Memo To: Alan Greenspan
From: Jude Wanniski
Re: Market Reaction to Your Budget Speech
Does it bother you at all that the financial markets clearly gave you the raspberries for your Budget Committee testimony? I often tell people that while you and I think alike on most issues involving the world economy, we differ slightly on the efficiency of markets. I think they are perfectly efficient in assessing accurate news that comes to it, while you think they are very efficient in doing that task. In this case, if you were happy that the markets razzed your testimony, you must believe that your views are superior to the market's view. If you really do think in this case the market is more efficient in assessing your testimony than you were in thinking it up, you of course should be wondering where you went wrong.

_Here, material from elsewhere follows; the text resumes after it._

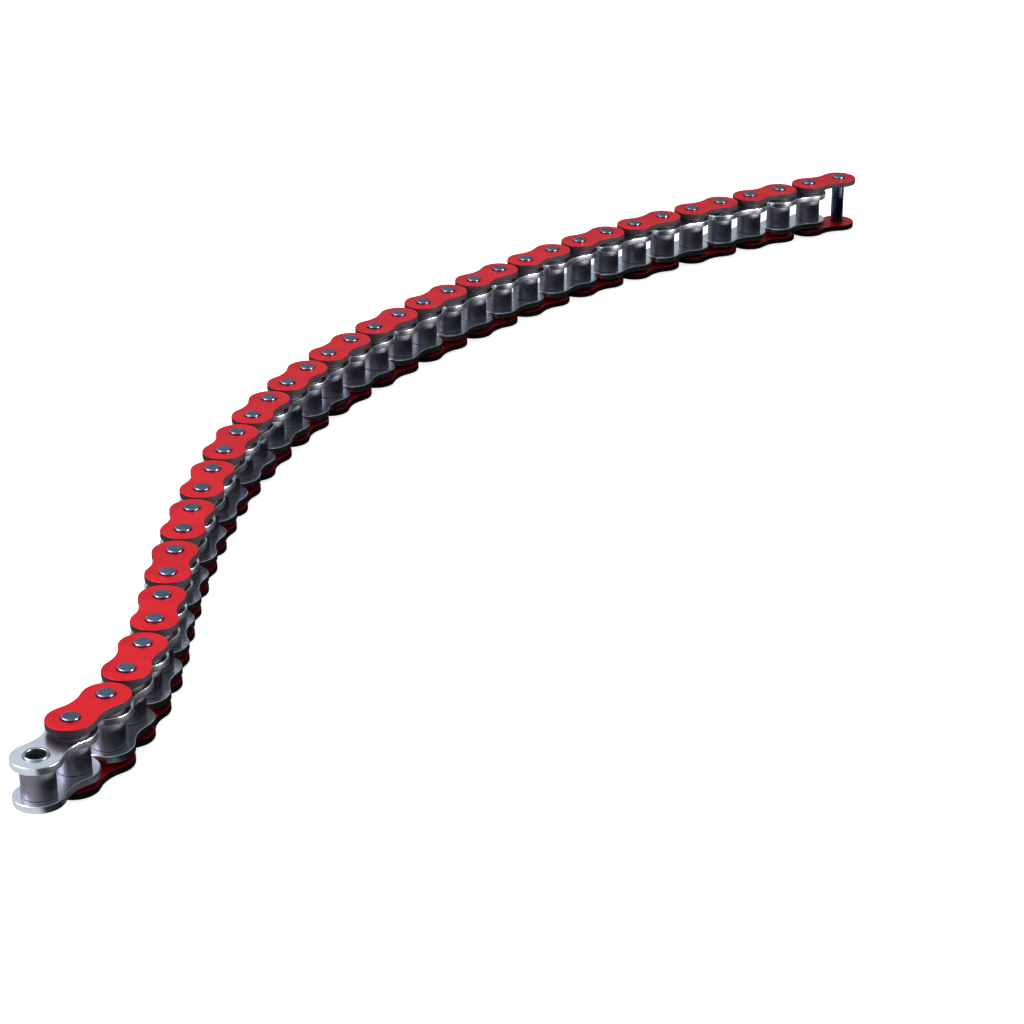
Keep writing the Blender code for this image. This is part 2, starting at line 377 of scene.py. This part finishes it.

In reading through it carefully, I find a lot of very careful on-the-one-hand this, but on-the-other-hand thats, which is what the markets expect of a Fed chairman. David Gitlitz is working on an assessment of the variables you discuss which we will send to our clients later in the day. My chief concern is that you spend too much time wringing your hands over the potential of "wage inflation," as the economy runs out of labor. There is plenty of testimony from you on how productivity increases can offset inflationary pressures, even without additions to the work force. I'd wish you would hold out the concept that the entire work force is underutilized, underemployed at practically every level. If we had such a statistic, we could say the unemployment rate, including half of everyone, is 50% plus the official rate of 4.8%, or 54.8%. We can get that rate down by adding capital, which can be accomplished by reducing the risks of capital formation and increasing the rewards to capital formation. We surely do not want to increase the risks to capital formation, or the unemployment rate will rise above 54.8%. See what I mean? I actually think the market gave you the Bronx Cheer because they think you may make an error sometime soon in worrying about wage inflation when you should be worrying more about reducing monetary risks to capital formation.